Unlike a hood of a car, the side of a car has virtually no room to crumple and thus absorbs little of the force of the impact when the vehicle is struck. Children's safety depends upon side airbags to absorb some of the force and on child safety seats or restraints to keep them in place and protect them.

Car seat testing, however, is primarily aimed at determining how car seats hold up when a vehicle is hit from the front. Side impact or T-Bone collisions happen when one car is moving through an intersection and other car hits the first car from the side on its cross street. The striking vehicle sometimes hits the front side of the car, but often hits the side rear of the car where children in the back of the vehicle may be impacted by the force of the crash.

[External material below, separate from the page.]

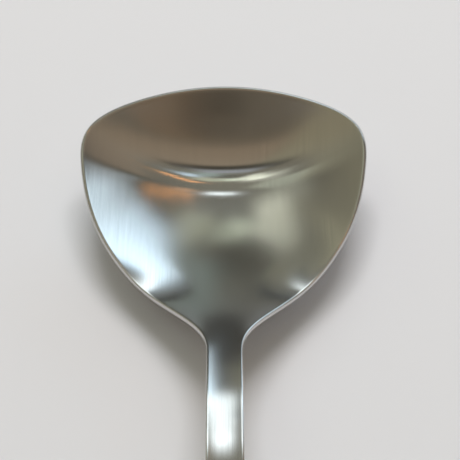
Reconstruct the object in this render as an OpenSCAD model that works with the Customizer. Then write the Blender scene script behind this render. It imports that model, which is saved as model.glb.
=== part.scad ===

National Highway Traffic Safety Administration (NHTSA) may soon be imposing new requirements for crash testing for side impact accidents. Safe Rides 4 Kids states the new requirements will apply to safety seats designed for children under 40 pounds (which usually cover children up to four years of age).

Seats within this category will now be required to pass a test to ensure the seats are designed to reduce the force of the collision impact on the head, shoulder's and chest of the child. The test will be conducted with car seats mounted to specially-designed sleds, instead of installed inside vehicles, because the purpose is to learn how safe the car seats are and the tests should not be skewed by the safety of the vehicle they are in.